VA Terminates Union Agreements for Over 377,000 Employees
The Department of Veterans Affairs announced Wednesday it has terminated collective bargaining agreements with its major federal employee unions, a move stripping protections from over 377,000 workers, or more than three-quarters of the department’s workforce.
The decision, effective immediately, is a direct consequence of a March executive order that authorized the suspension of collective bargaining at numerous agencies on national security grounds. The VA notified five unions of the immediate termination, including the American Federation of Government Employees (AFGE), the National Association of Government Employees, the National Federation of Federal Employees, the National Nurses Organizing Committee/National Nurses United, and the Service Employees International Union. Approximately 4,000 police, firefighters, and security personnel are exempt from the order.
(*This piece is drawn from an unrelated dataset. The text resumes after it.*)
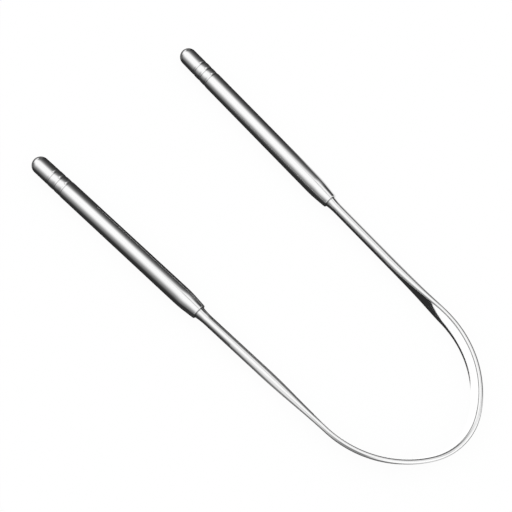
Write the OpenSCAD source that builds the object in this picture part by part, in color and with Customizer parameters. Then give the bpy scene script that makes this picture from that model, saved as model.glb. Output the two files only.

While the executive order cited national security, the VA’s announcement focused on different justifications. Department officials claimed unions “have repeatedly opposed significant, bipartisan VA reforms and rewarded bad employees for misconduct.”
“Too often, unions that represent VA employees fight against the best interests of veterans while protecting and rewarding bad workers,” said VA Secretary Doug Collins in a statement. “We’re making sure VA resources and employees are singularly focused on the job we were sent here to do: providing top-notch care and service to those who wore the uniform.”
The AFGE, which represents 319,000 of the affected VA employees, called the terminations an “outrage.” Everett Kelley, AFGE’s national president, argued the action was retaliation for the union’s advocacy against policies it views as harmful to veterans.
“The real reason Collins wants AFGE out of the VA is because we have successfully fought against disastrous, anti-veteran recommendations… opposed the Trump administration’s plan to dismantle veteran health care… and consistently educated the American people about how private, for-profit veteran healthcare is more expensive and results in worse outcomes for veterans,” Kelley stated.
The contract terminations are proceeding despite ongoing legal challenges. Last week, the Ninth Circuit Court of Appeals allowed the administration to move forward by staying a lower court’s ruling. That initial ruling had found the executive order was likely retaliation for the unions’ First Amendment-protected speech, based partly on a White House fact sheet stating the president signed the order because unions were “hostile” to his policies.
However, the appeals court found the president likely would have terminated the contracts regardless of the unions’ activities. “On its face, the order… conveys the President’s determination that the excluded agencies have primary functions implicating national security,” the three-judge panel wrote in its opinion. The court concluded that even if certain statements reflected “a degree of retaliatory animus,” the administration’s focus on national security provided sufficient grounds for the action.